她深情并茂地講完韓國電影《痛症》的一些情節,最後語重心長地拉起他的手,仿佛注入力量一樣宣布:“只要你聽我的,至少我會保證還你溫暖笑容。”

地塔納瞪着眼睛,目睹面前這個叽裏呱啦的女人。他從來沒有見過這種沒有絲毫陌生感的人,仿佛從進門的那一刻起,他們就是認識的,她只是來看望一位老朋友,給他講一個冗長的故事。而這個啰嗦的過程,卻足以證明,她的熱心。

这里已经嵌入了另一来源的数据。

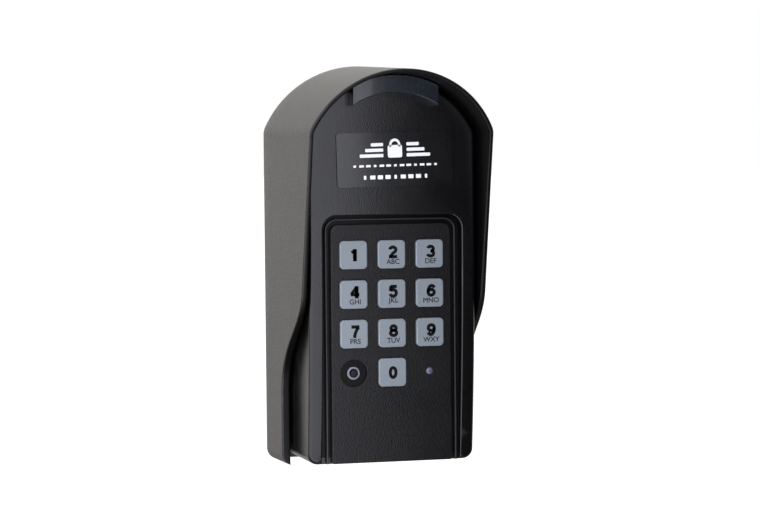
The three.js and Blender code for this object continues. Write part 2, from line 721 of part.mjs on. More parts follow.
function batteryDoor() {
  const width = 2 * (HOLDER.halfWidth - GAP);
  const height = 2 * (HOLDER.halfHeight - GAP);
  const door = prismY(roundedRectangle(0, CELL.z, width, height, 1), CASE.back - 2, CASE.back - 0.2);
  const top = CELL.z + height / 2;
  const fingerGroove = block([-7, 7], [CASE.back - 1.2, 0], [top - 6, top - 3]);
  return cut(door, fingerGroove);
}

// ---- Assembly ----------------------------------------------------------------------------------------

const reader = new THREE.Group();

function place(name, finish, geometry) {
  const mesh = new THREE.Mesh(geometry, new THREE.MeshStandardMaterial(FINISHES[finish]));
  mesh.name = name;
  reader.add(mesh);
}

// Copies of one piece are numbered from 1.
function placeEach(name, finish, geometries) {
  geometries.forEach((geometry, index) => place(`${name}_${index + 1}`, finish, geometry));
}

place('wall_plate', 'innerPlastic', wallPlate());
place('case_lock_screw', 'steel', caseLockScrew());
place('hood', 'hoodPlastic', hood());

place('rear_case', 'casePlastic', rearCase());
place('front_case', 'casePlastic', frontCase());
place('case_seal', 'rubber', caseSeal());
placeEach('case_screw', 'steel', atCorners(CASE_SCREWS, caseScrew));
place('label_plate', 'label', labelPlate());

place('keypad_panel', 'panelPlastic', keypadPanel());
place('panel_seal', 'rubber', panelSeal());
place('key_mat', 'rubber', keyMat());
for (const { digit, x, z } of keyPlaces()) {
  place(`key_${digit}`, 'keyPlastic', keyCap(x, z));
}
place('program_button', 'rubber', programButton());
place('button_collar', 'keyPlastic', buttonCollar());
place('program_switch', 'chip', programSwitch());
place('status_led', 'statusLens', statusLed());

place('circuit_board', 'board', circuitBoard());
placeEach('board_screw', 'steel', atCorners(BOARD_SCREWS, boardScrew));
place('controller_chip', 'chip', onBoard(CHIP));
place('radio_module', 'board', onBoard(RADIO));
place('antenna_wire', 'wire', wire(ANTENNA.radius, ANTENNA.route, ANTENNA.steps));

place('lamp_lens', 'clearLens', lampLens());
place('lamp_board', 'board', lampBoard());
placeEach('lamp_led', 'statusLens', lampLedPlaces().map(([x, z]) => lampLed(x, z)));
placeEach('lamp_lead', 'wire', [-2, 1].map((x) => lead(LAMP_LEAD, x)));

place('battery_holder', 'innerPlastic', batteryHolder());
placeEach('battery', 'cell', CELL_COLUMNS.map(batteryCell));
place('positive_contact', 'steel', batteryContact([-CELL.pitch], 1));
place('lower_bridge_contact', 'steel', batteryContact([-CELL.pitch, 0], -1));
place('upper_bridge_contact', 'steel', batteryContact([0, CELL.pitch], 1));
place('negative_contact', 'steel', batteryContact([CELL.pitch], -1));
place('battery_door', 'casePlastic', batteryDoor());
placeEach('battery_lead', 'wire', [-12, -9].map((x) => lead(BATTERY_LEAD, x)));

export default reader;
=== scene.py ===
"""The looks of a keypad access reader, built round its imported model.

Sizes are millimetres in the tables and the shape code, and each mesh is scaled to metres as it is made.
+Z is up, +X is to the right of a person who faces the keypad, and -Y points out of the wall.
"""

import math

import bmesh
import bpy
from mathutils import Matrix, Vector


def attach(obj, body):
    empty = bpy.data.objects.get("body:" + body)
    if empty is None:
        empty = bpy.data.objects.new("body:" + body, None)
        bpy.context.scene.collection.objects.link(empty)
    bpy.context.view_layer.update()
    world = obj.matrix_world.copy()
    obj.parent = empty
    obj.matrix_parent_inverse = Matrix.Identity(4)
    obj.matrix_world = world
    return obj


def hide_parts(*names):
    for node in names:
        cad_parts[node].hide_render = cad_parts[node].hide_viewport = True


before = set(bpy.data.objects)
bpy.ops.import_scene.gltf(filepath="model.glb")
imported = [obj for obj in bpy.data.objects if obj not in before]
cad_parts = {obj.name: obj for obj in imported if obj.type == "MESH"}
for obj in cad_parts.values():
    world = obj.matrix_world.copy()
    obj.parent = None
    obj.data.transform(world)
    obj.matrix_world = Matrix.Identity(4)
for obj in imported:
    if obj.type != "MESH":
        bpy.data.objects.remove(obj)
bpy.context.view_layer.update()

MM = 0.001
FAR = 130
GAP = 0.3                       # left between pieces that meet

# ---- Sizes, in millimetres -------------------------------------------------------------------------

ARCH_Z = 45.36                  # height of the centre that every arch shares

HOOD = dict(half_width=48.83, top_radius=53.12, draft=0.0431, bottom=-98.5, corner=6.0, shoulder=9.0,
            inner_half_width=43.4, inner_radius=47.4, inner_shoulder=6.0, back=-0.3, rim=1.0, tip=0.3,
            front_at_origin=-68.66, lean=0.2136, sweep_top=-12.0, sweep_bottom=-63.0, lower_edge=-28.85)
CASE = dict(half_width=41.6, top_radius=45.8, bottom=-95.0, corner=5.0, shoulder=8.0, wall=2.4, edge=1.7,
            face=-63.35, face_bend=15.0, face_radius=1000.0, seam=-20.0, back=-8.6)
RECESS = dict(half_width=34.7, top=25.0, corner=7.0, floor=-56.8, floor_thickness=2.2, tub_wall=2.2, edge=0.8)
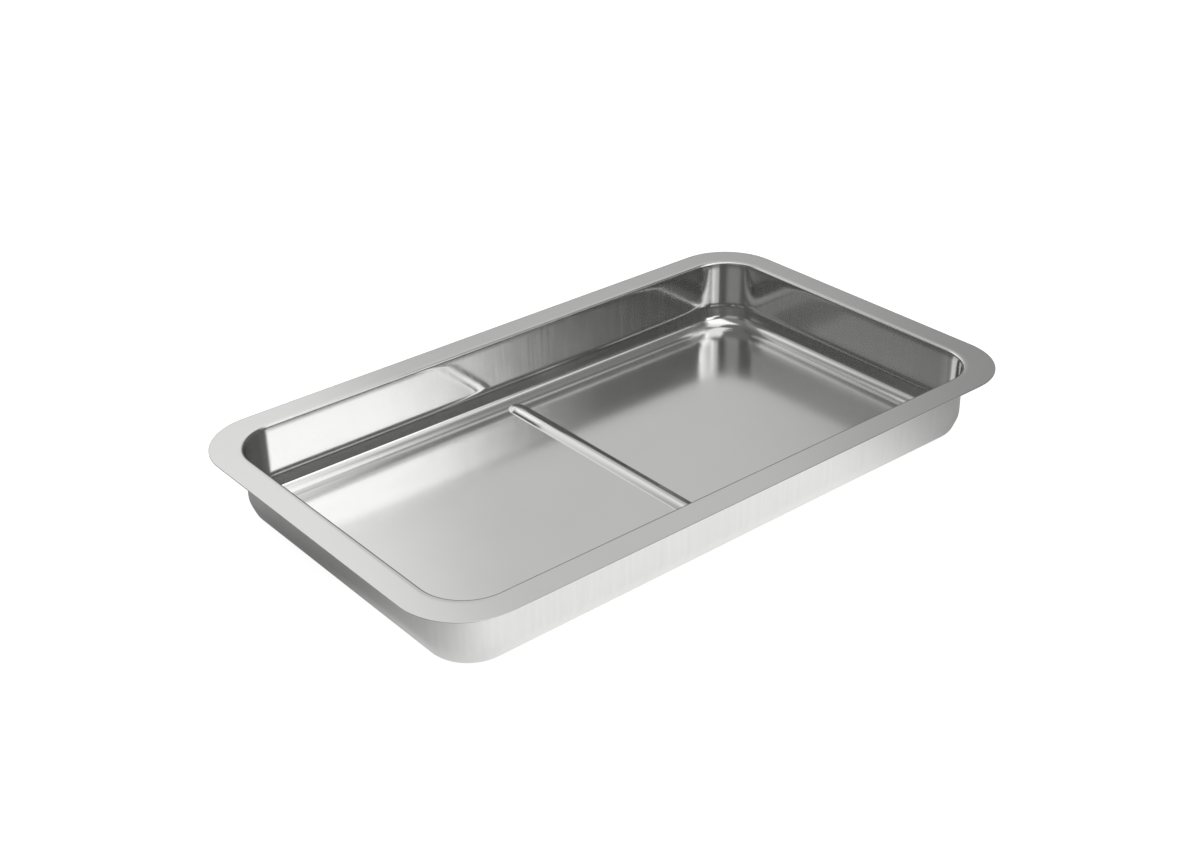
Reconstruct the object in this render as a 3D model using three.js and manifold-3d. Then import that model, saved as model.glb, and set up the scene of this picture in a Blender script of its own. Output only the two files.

他突然揪着嘴角,荒唐地落下一個微笑。這個微笑,是一種不屑,是一種下意識的無聊。

徐若桃清楚的看見了這個笑容,馬上張大嘴,高興地手舞足蹈。

“這是同意聽我的話了吧,放心吧,我會盡力讓你嘗到人間的美好感受的,你還小,不能這麽早就放棄享受生活。”

她轉身,指着身後那排沒有穿衣服的女人嚷:“散了吧,都散了。”然後扭身指着剛才的兩個雙胞胎美女嚷:“你們把這個屋子裏的窗簾都打開,窗戶也都打開。這些帷幔太多啦,都清理掉。還有屋內的玫瑰花,拔掉。”

在場的所有人只是面面相觑,她們不知道應該聽誰的話。

望着面前這些迷茫的人群,徐若桃轉過臉,沖床上的人喊:“不想死的話就聽我的!”

地塔納點頭,眼神裏依舊是沒有溫度的空洞,他不耐煩地揮揮手,轉身躺回被子。

周圍的人終于開始行動,大家在徐若桃地領導下進行了全方位立體式的清掃,将整個寝室煥然一新。

現在,窗戶都已經被打開,屋內空氣流動剛好。隔着陽光,徐若桃抹抹額前的汗水,回頭沖床上的閑人微笑。

“這樣就好了,有陽光也有花朵,有沒有覺得心情豁然開朗?”

對方漠然的沉默,眼神都沒有交集。

徐若桃撅起嘴,苦笑着自我安慰:“慢慢來,不着急。”

地塔納這次有了反應,他盯着面前這個莫名其妙的勤勞女人,突然錯愕地問:“你也這樣對待赫梯王?”

徐若桃對于他的提問很感動,馬上湊到他的床邊,眨巴着水晶一樣的眼睛感慨:“你終于主動找我說話了。”

他愣了一下,表情回歸沉靜。

“很好,有進步。”她伸出手,溫柔地撫摸他的頭發,清涼柔滑的觸感在指尖流轉,勾起心滿意足的成就感。她咧着嘴,笑得昏天暗地。

地塔納仰着臉,盯着她臉上被陽光放大的笑容,突然覺得,如果是玩具,眼前這個家夥應該不會膩吧!他抖動嘴角,細細地眯起眼睛,他想要陪他玩玩兒。